E depois de vários partidos políticos terem aproveitado a sua passagem pelo governo para instalarem no aparelho do Estado as suas clientelas, assistimos agora ao espectáculo revoltante de governantes oriundos de partidos que andaram as esbanjar os recursos postos á sua disposição para racionalizarem os sistemas produtivos do país, andarem a esmifrar o povo laborioso, não para endireitarem as finanças do País, mas para continuarem a sustentar os privilégios das quadrilhas mais ou menos parasitárias que incrustaram no aparelho de Estado para lhes garantir alguma esperança de reeleição, face ao número crescente dos que, não se revendo em nenhum dos actuais partidos políticos, são ainda frequentemente assaltados pela suspeita de que alguns destes estejam a transformar-se em autênticas organizações mafiosas.
...
A maior parte dos portugueses continua a pensar que, como há 100 anos, qualquer espertalhaço de olho vivo é capaz de conduzir a nau do Estado a porto seguro, e têm tendência para confiarem mais no vendedor de banha-de-cobra que em troca de voto lhes promete uma cautela do Euro-.milhões, do que em quem lhes diz que se quizerem uma velhice tranquila têm de se sujeitar a uma vida ordeira e laboriosa, e olho atento aos vigaristas que o cercam .
Concluo que no âmago do nosso drama actual está o problema da gestão racional e ordenada das nossas paisagesns, que, tanto quanto me é dado apreciar, continua a ser orientada por idotas irresponsáveis."
henrique pereira dos santos, citando Ilídio de Araújo

2 comentários:

Jaime Pinto disse...

Caro Henrique, li "Do Tempo e da Paisagem" e acho-o muito interessante e instrutivo.
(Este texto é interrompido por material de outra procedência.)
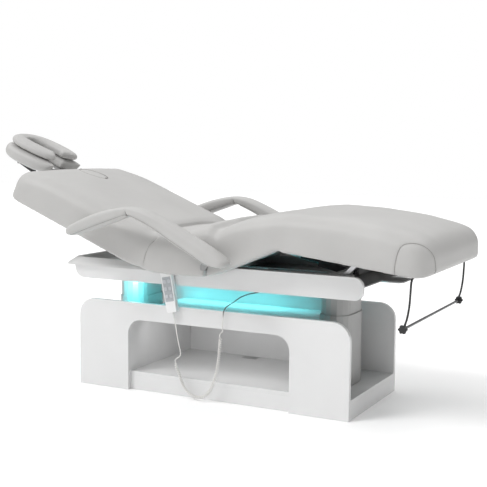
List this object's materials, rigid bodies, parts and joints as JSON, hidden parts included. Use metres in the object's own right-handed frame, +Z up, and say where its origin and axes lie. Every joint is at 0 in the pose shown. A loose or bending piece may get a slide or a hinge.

Mas dele não obtive o desejo pela revolução, com bombas e fuzilamentos, algo que sinto ao ler as palavras do seu colega Ilídio de Araújo quando fez a apresentação do seu livro. Provavelmente escapou-me algo...

Henrique Pereira dos Santos disse...

Jaime,
Como digo, Ilídio de Araújo falou mais de paisagens que do livro. O texto é a visäo de Ilídio de Araújo sobre as paisagens em Portugal e o livro foi apenas o pretexto para isso.